Just like the story itself, this opening is out of the ordinary. Readers aren’t used to be spoken to directly unless it’s in a ‘call-me-Ishmael’ fashion.
So the writer wants us to take a breath? Why? Is he serious? We’ve got to read on, right?
This is what you encounter when you read on:
Take in as much air as you can.
This story should last about as long as you can hold your breath, and then just a little bit longer. So listen as fast as you can.
Then the narrator dives into his story.
We’re not just reading a story now. We’re actively invested in the experience. We are conscious of our breath. And we’re wondering how it relates to the story.

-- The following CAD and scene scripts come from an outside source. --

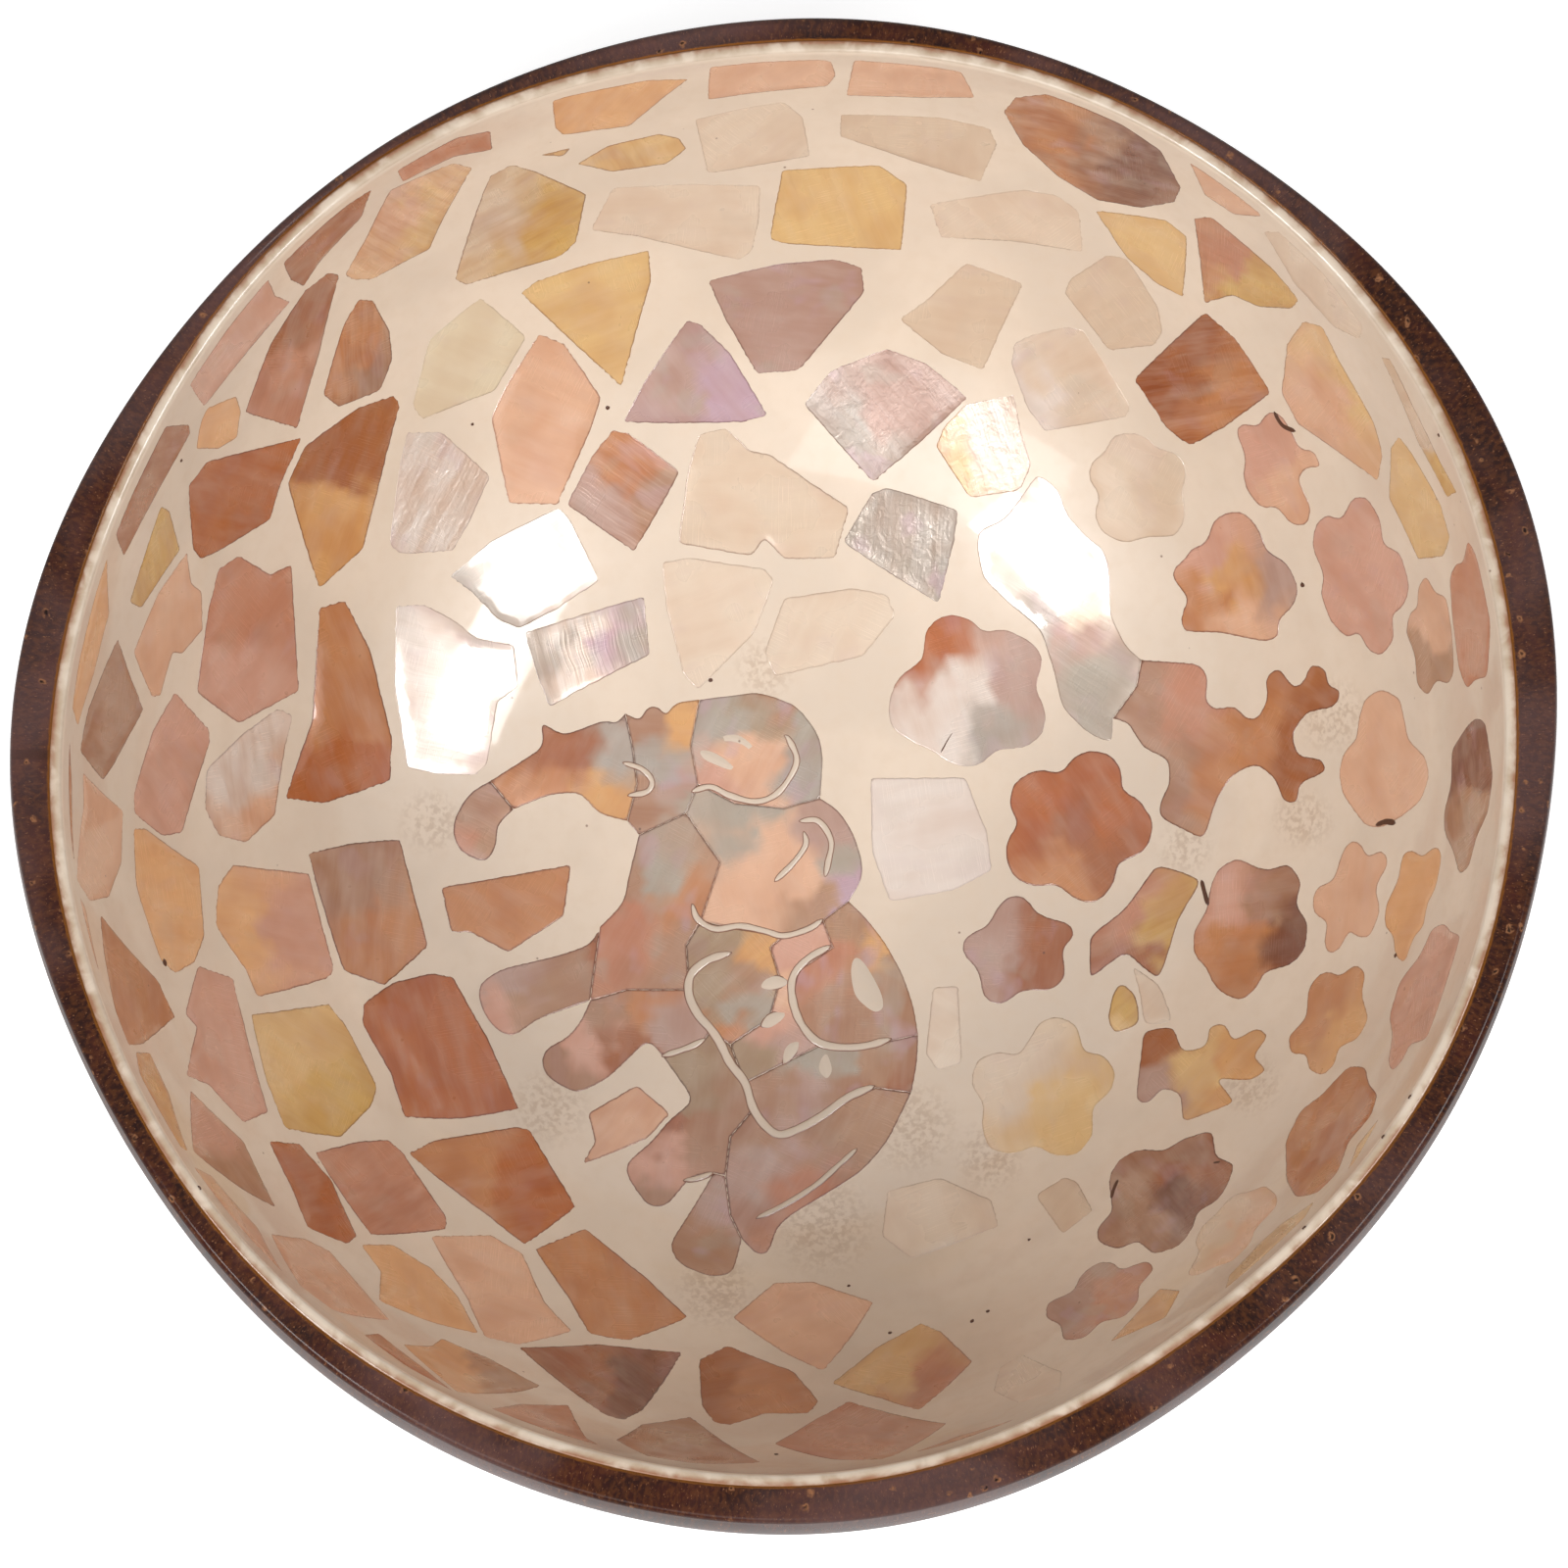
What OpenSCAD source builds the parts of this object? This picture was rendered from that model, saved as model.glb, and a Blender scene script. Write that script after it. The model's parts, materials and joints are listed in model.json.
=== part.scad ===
// Coconut shell bowl with a mother-of-pearl mosaic set in a cream ground.
// The bowl stands on its sanded foot at z = 0, its centre line is the z axis,
// and the side that faces the viewer is -y.

/* [Shell] */
// Mean outer diameter of the rim
rim_d = 133.5; // [110:0.5:160]
// Height of the rim above the table
bowl_h = 59; // [48:0.5:70]
// Depth of the widest place below the rim
belly_drop = 8; // [6:0.5:16]
// Diameter of the sanded flat foot
foot_d = 44; // [30:1:50]
// Mean width of the bare shell edge at the rim
edge_w = 2.5; // [2:0.1:4]
// Radius that the outer corner of the rim is rubbed to
edge_round = 0.7; // [0.3:0.1:1.2]

/* [Lining] */
// Thickness of the floor, shell and cream ground together
floor_t = 5.5; // [4:0.5:9]
// Width of the cream edge at the rim
ground_edge_w = 1; // [0.8:0.1:2]
// Height above the rim at which the inner wall would stand upright
wall_lift = 18; // [10:1:30]

/* [Inlay] */
// Thickness of a mother-of-pearl piece below the polished face
inlay_t = 0.5; // [0.3:0.05:0.6]
// How far an inlay stands proud of the cream ground
inlay_proud = 0.08; // [0.04:0.01:0.2]

/* [Sight] */
// Tilt of the line of sight that the outlines were drawn along, from straight down
sight_tilt = 9; // [0:0.5:15]
// Distance from the eye to the middle of the rim
sight_distance = 550; // [400:10:900]

/* [Hidden] */
// Pixel place of the middle of the rim, and the mean width of the hollow's mouth in pixels
middle_px = [805, 765];
mouth_w_px = 1472.5;

// Growth of the rim's radius by direction: share of the radius, waves round the rim, angle of the first crest
rim_wave_share = [[0.017, 2, 33], [0.0105, 3, 35], [0.007, 4, 5], [0.0034, 5, 28], [0.003, 7, 24]];
// The same for the width of the bare shell edge
edge_wave_share = [[0.25, 1, 302], [0.15, 2, 2], [0.18, 3, 41], [0.2, 4, 5], [0.18, 5, 22]];

// Fullness of the outer and the inner profile, 2 is an ellipse
outer_fullness = 2;
inner_fullness = 2.6;
// Share of the wall that is coconut shell, the rest is cream ground
shell_share = 0.7;
// Angle that spreads the rings of the inner profile evenly
ring_spread = 80;

facets_round = 54;
facets_up = 10;
facets_corner = 3;
bisections = 16;
// Every point is rounded to this, so that flat faces stay flat when the model is exported
grain = 0.001;
// How far a pocket's cutter rises above the inlay
cutter_rise = 1.5;
// Radius of a pit in the cream ground
pit_r = 0.35;
pit_facets = 6;
// The highest share of the inner radius that an inlay reaches
inlay_reach_share = 0.992;

function snapped(p) = [for (c = p) round(c / grain) * grain];
function waves(list, a, i = 0) =
    i >= len(list) ? 0 : list[i][0] * cos(list[i][1] * (a - list[i][2])) + waves(list, a, i + 1);
function rim_r(a) = rim_d / 2 * (1 + waves(rim_wave_share, a));
function edge_width(a) = edge_w * (1 + waves(edge_wave_share, a));
function bowl_r(a) = rim_r(a) - edge_width(a) - ground_edge_w;

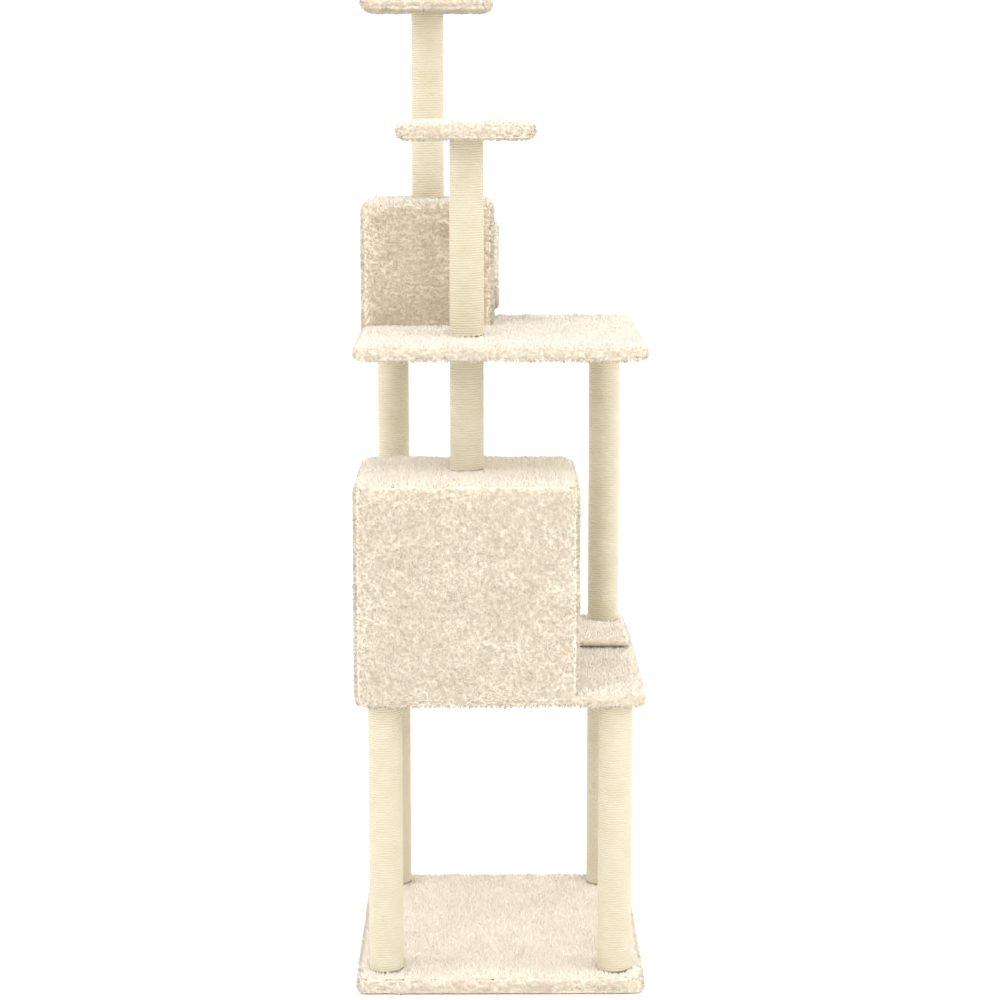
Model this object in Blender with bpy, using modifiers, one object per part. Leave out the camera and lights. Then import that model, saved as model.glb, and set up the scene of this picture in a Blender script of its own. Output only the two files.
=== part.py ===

Palahniuk also ends this story tremendously and makes you see why you had to take a breath in the first place. I won’t spoil it for you. Go read it.
Keep a log of first lines
Every writer should have a journal of first and last lines. Something you can refer to whenever you need inspiration.
Collect first lines the way some people collect stamps. Examine them often and analyse exactly what makes them so great, why they grabbed you the way they did.
Someone has even put their favourite first and last lines up on a website dedicated to this sole purpose. It makes for great browsing and might even help you find your next read.
Practice writing first lines
As well as a folder of first and last lines, I also have notebooks and journals bursting with first lines to short stories, articles, and novels that don’t and probably never will exist.
Honing first lines is one of the most important skills a writer can have. If you can write a killer first line, you’re well on your way to sucking in readers like a giant vacuum cleaner.